▶ [TASK BRIEF]:
The records below hold a stretch from the line with "Turn this picture" through the line with "HIDDEN_X = -60.0"; return exactly those lines, ends included, and nothing more.

▶ [AVAILABLE DATA]:
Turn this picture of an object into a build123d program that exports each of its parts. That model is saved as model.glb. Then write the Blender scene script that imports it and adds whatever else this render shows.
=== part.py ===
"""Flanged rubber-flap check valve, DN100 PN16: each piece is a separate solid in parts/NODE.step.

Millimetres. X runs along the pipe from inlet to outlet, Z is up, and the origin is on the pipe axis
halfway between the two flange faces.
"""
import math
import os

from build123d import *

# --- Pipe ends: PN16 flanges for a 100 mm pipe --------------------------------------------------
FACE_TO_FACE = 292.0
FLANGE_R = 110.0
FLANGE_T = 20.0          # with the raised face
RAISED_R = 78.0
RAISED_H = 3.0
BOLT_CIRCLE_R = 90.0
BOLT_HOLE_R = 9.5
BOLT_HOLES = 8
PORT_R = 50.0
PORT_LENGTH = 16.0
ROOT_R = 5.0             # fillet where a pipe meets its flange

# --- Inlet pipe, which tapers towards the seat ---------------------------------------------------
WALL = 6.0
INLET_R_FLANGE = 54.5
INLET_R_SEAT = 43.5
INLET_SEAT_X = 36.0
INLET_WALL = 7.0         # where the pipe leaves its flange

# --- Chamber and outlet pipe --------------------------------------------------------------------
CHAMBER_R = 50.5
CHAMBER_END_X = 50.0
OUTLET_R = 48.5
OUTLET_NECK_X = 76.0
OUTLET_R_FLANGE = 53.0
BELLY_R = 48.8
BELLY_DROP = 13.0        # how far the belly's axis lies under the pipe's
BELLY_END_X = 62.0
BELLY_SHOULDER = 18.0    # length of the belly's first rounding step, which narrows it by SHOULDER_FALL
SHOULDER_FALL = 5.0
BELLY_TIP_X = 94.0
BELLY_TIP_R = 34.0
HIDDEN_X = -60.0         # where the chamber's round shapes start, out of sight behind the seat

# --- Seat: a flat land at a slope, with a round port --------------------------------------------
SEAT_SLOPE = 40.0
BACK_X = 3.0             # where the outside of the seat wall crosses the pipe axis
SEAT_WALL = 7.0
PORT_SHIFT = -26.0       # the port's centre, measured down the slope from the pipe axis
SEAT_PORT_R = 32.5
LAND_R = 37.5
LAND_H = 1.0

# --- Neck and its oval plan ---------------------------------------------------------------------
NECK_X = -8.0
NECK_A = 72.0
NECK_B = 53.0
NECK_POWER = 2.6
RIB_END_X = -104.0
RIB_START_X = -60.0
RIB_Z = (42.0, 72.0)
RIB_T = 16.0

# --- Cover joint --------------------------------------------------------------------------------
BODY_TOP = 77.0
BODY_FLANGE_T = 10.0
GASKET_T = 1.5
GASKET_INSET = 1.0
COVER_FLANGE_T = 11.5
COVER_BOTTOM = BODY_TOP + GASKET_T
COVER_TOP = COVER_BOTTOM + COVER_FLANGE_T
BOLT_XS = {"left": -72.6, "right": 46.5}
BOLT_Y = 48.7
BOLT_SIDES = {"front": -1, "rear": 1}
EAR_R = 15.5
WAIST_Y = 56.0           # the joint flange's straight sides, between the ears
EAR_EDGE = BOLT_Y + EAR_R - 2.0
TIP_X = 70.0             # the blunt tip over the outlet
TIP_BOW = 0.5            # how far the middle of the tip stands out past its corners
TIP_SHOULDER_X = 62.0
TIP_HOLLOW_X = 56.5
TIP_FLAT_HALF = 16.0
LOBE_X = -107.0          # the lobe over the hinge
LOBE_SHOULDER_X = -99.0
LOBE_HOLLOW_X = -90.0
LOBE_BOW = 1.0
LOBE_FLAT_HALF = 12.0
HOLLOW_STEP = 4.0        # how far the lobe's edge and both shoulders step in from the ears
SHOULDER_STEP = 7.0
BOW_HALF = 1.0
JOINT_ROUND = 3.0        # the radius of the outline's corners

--

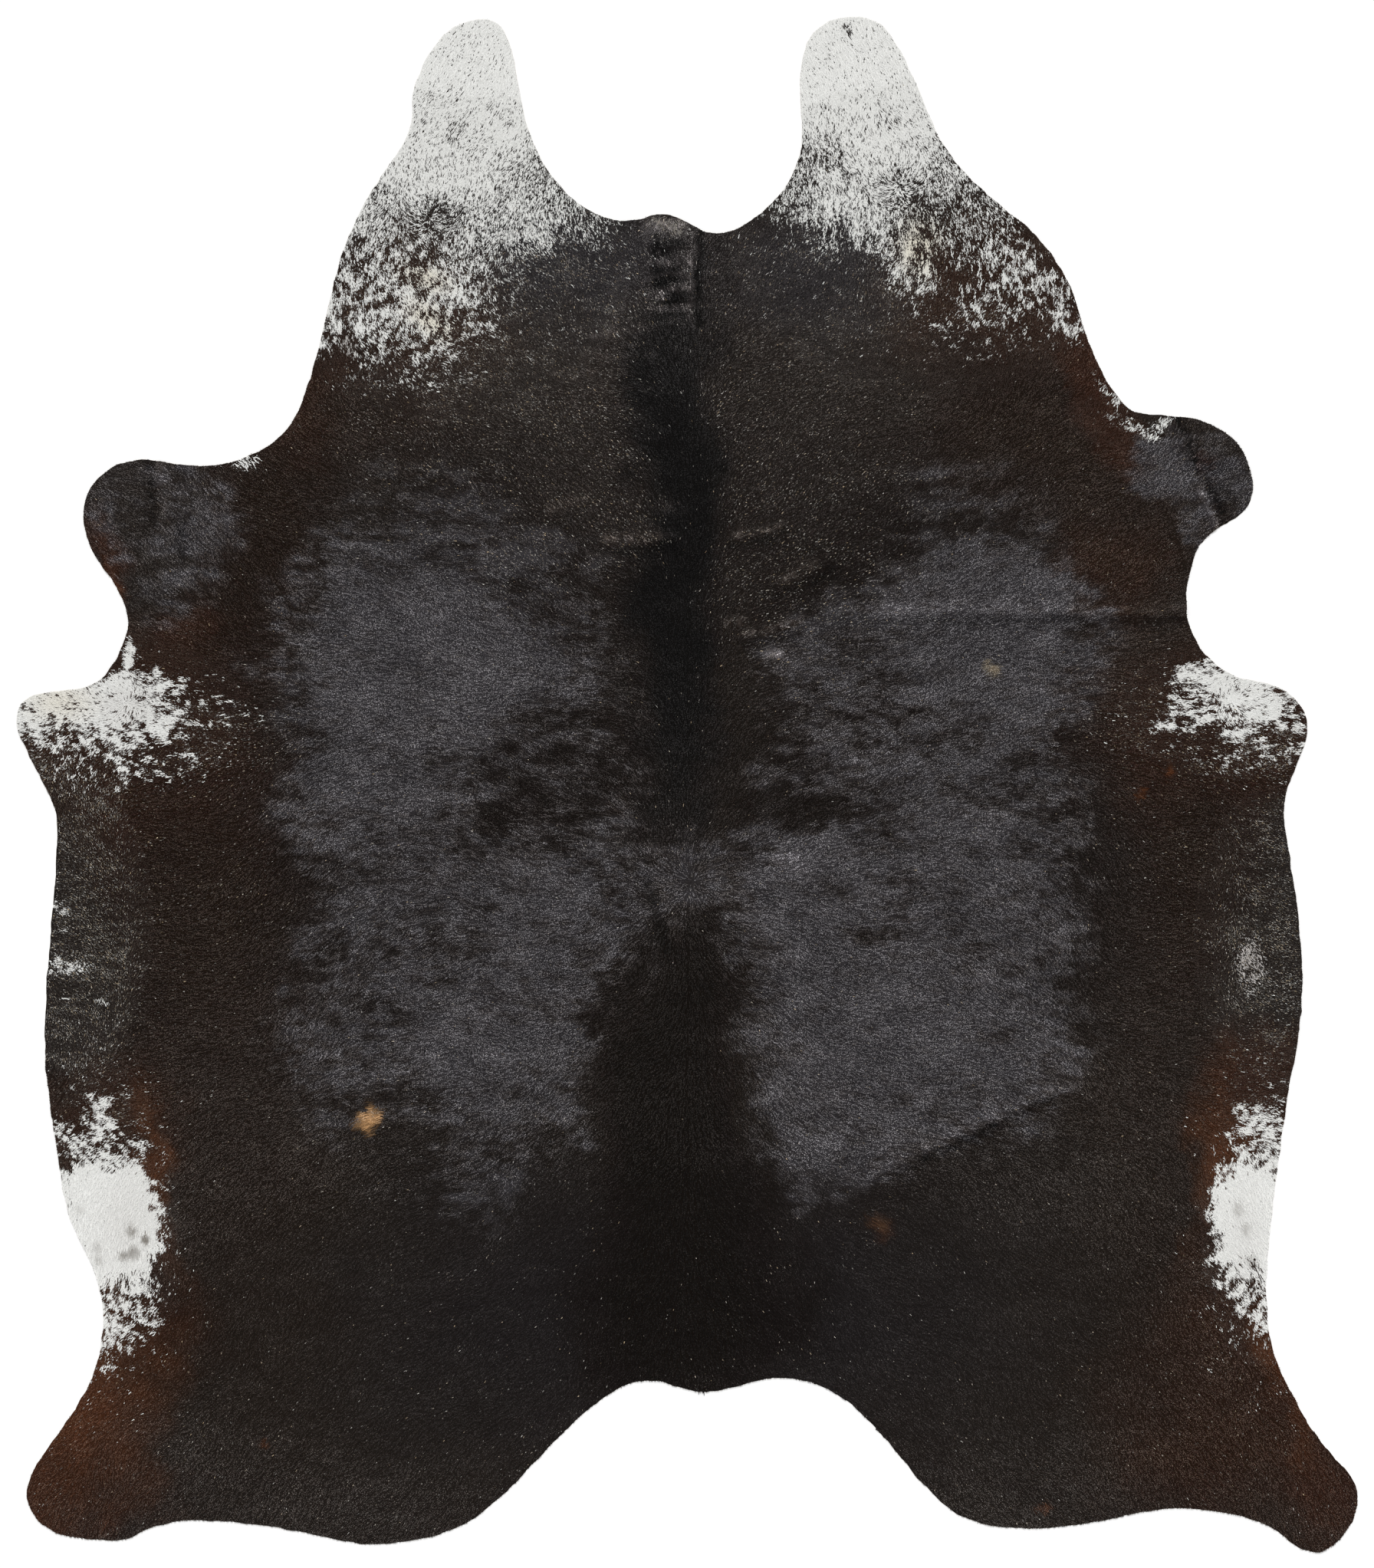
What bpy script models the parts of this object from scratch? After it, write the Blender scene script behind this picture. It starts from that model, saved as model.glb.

▶ [ANSWER TO THIS EXERCISE]:
Turn this picture of an object into a build123d program that exports each of its parts. That model is saved as model.glb. Then write the Blender scene script that imports it and adds whatever else this render shows.
=== part.py ===
"""Flanged rubber-flap check valve, DN100 PN16: each piece is a separate solid in parts/NODE.step.

Millimetres. X runs along the pipe from inlet to outlet, Z is up, and the origin is on the pipe axis
halfway between the two flange faces.
"""
import math
import os

from build123d import *

# --- Pipe ends: PN16 flanges for a 100 mm pipe --------------------------------------------------
FACE_TO_FACE = 292.0
FLANGE_R = 110.0
FLANGE_T = 20.0          # with the raised face
RAISED_R = 78.0
RAISED_H = 3.0
BOLT_CIRCLE_R = 90.0
BOLT_HOLE_R = 9.5
BOLT_HOLES = 8
PORT_R = 50.0
PORT_LENGTH = 16.0
ROOT_R = 5.0             # fillet where a pipe meets its flange

# --- Inlet pipe, which tapers towards the seat ---------------------------------------------------
WALL = 6.0
INLET_R_FLANGE = 54.5
INLET_R_SEAT = 43.5
INLET_SEAT_X = 36.0
INLET_WALL = 7.0         # where the pipe leaves its flange

# --- Chamber and outlet pipe --------------------------------------------------------------------
CHAMBER_R = 50.5
CHAMBER_END_X = 50.0
OUTLET_R = 48.5
OUTLET_NECK_X = 76.0
OUTLET_R_FLANGE = 53.0
BELLY_R = 48.8
BELLY_DROP = 13.0        # how far the belly's axis lies under the pipe's
BELLY_END_X = 62.0
BELLY_SHOULDER = 18.0    # length of the belly's first rounding step, which narrows it by SHOULDER_FALL
SHOULDER_FALL = 5.0
BELLY_TIP_X = 94.0
BELLY_TIP_R = 34.0
HIDDEN_X = -60.0         # where the chamber's round shapes start, out of sight behind the seat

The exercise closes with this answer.